▶ **Dataset excerpt**:
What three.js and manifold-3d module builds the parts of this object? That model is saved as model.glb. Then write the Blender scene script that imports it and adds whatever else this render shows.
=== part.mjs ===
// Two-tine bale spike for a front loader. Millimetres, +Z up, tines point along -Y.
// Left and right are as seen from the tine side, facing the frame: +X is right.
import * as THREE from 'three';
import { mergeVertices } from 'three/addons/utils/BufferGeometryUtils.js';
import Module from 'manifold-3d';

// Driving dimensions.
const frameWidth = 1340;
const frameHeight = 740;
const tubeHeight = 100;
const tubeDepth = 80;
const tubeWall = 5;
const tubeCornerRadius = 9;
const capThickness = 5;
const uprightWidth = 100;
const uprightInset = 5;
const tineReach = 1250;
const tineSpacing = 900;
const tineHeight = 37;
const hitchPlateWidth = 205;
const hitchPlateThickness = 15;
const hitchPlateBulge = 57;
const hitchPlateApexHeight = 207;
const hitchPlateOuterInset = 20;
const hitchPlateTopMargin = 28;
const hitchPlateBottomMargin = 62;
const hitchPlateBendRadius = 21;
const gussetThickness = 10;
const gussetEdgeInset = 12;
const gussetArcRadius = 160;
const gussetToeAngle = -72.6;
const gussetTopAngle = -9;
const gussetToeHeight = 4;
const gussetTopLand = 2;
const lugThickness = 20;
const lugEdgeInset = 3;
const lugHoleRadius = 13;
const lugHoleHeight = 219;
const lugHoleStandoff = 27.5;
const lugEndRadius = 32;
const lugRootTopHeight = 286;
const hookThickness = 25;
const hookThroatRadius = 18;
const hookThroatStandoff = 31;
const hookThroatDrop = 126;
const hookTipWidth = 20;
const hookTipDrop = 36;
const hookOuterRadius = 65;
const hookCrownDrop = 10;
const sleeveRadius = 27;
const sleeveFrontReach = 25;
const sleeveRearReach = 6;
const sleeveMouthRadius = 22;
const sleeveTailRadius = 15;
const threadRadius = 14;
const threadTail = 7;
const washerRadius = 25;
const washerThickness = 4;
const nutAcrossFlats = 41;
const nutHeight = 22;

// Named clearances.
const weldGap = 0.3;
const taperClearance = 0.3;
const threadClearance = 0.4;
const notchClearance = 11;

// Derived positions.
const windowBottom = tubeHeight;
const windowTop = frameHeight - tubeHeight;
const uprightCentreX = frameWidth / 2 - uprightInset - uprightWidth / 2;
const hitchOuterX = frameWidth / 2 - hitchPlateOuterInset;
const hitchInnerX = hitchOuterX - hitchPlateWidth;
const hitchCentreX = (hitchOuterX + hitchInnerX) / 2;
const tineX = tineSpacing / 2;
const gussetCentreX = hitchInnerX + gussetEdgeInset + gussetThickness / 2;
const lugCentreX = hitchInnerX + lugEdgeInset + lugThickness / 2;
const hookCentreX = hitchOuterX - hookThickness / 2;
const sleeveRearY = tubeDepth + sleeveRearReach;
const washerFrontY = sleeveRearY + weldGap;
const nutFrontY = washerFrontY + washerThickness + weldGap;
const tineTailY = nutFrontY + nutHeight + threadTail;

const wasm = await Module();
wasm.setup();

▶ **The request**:
Restate the listing above word for word.

▶ **Response to this task**:
What three.js and manifold-3d module builds the parts of this object? That model is saved as model.glb. Then write the Blender scene script that imports it and adds whatever else this render shows.
=== part.mjs ===
// Two-tine bale spike for a front loader. Millimetres, +Z up, tines point along -Y.
// Left and right are as seen from the tine side, facing the frame: +X is right.
import * as THREE from 'three';
import { mergeVertices } from 'three/addons/utils/BufferGeometryUtils.js';
import Module from 'manifold-3d';

// Driving dimensions.
const frameWidth = 1340;
const frameHeight = 740;
const tubeHeight = 100;
const tubeDepth = 80;
const tubeWall = 5;
const tubeCornerRadius = 9;
const capThickness = 5;
const uprightWidth = 100;
const uprightInset = 5;
const tineReach = 1250;
const tineSpacing = 900;
const tineHeight = 37;
const hitchPlateWidth = 205;
const hitchPlateThickness = 15;
const hitchPlateBulge = 57;
const hitchPlateApexHeight = 207;
const hitchPlateOuterInset = 20;
const hitchPlateTopMargin = 28;
const hitchPlateBottomMargin = 62;
const hitchPlateBendRadius = 21;
const gussetThickness = 10;
const gussetEdgeInset = 12;
const gussetArcRadius = 160;
const gussetToeAngle = -72.6;
const gussetTopAngle = -9;
const gussetToeHeight = 4;
const gussetTopLand = 2;
const lugThickness = 20;
const lugEdgeInset = 3;
const lugHoleRadius = 13;
const lugHoleHeight = 219;
const lugHoleStandoff = 27.5;
const lugEndRadius = 32;
const lugRootTopHeight = 286;
const hookThickness = 25;
const hookThroatRadius = 18;
const hookThroatStandoff = 31;
const hookThroatDrop = 126;
const hookTipWidth = 20;
const hookTipDrop = 36;
const hookOuterRadius = 65;
const hookCrownDrop = 10;
const sleeveRadius = 27;
const sleeveFrontReach = 25;
const sleeveRearReach = 6;
const sleeveMouthRadius = 22;
const sleeveTailRadius = 15;
const threadRadius = 14;
const threadTail = 7;
const washerRadius = 25;
const washerThickness = 4;
const nutAcrossFlats = 41;
const nutHeight = 22;

// Named clearances.
const weldGap = 0.3;
const taperClearance = 0.3;
const threadClearance = 0.4;
const notchClearance = 11;

// Derived positions.
const windowBottom = tubeHeight;
const windowTop = frameHeight - tubeHeight;
const uprightCentreX = frameWidth / 2 - uprightInset - uprightWidth / 2;
const hitchOuterX = frameWidth / 2 - hitchPlateOuterInset;
const hitchInnerX = hitchOuterX - hitchPlateWidth;
const hitchCentreX = (hitchOuterX + hitchInnerX) / 2;
const tineX = tineSpacing / 2;
const gussetCentreX = hitchInnerX + gussetEdgeInset + gussetThickness / 2;
const lugCentreX = hitchInnerX + lugEdgeInset + lugThickness / 2;
const hookCentreX = hitchOuterX - hookThickness / 2;
const sleeveRearY = tubeDepth + sleeveRearReach;
const washerFrontY = sleeveRearY + weldGap;
const nutFrontY = washerFrontY + washerThickness + weldGap;
const tineTailY = nutFrontY + nutHeight + threadTail;

const wasm = await Module();
wasm.setup();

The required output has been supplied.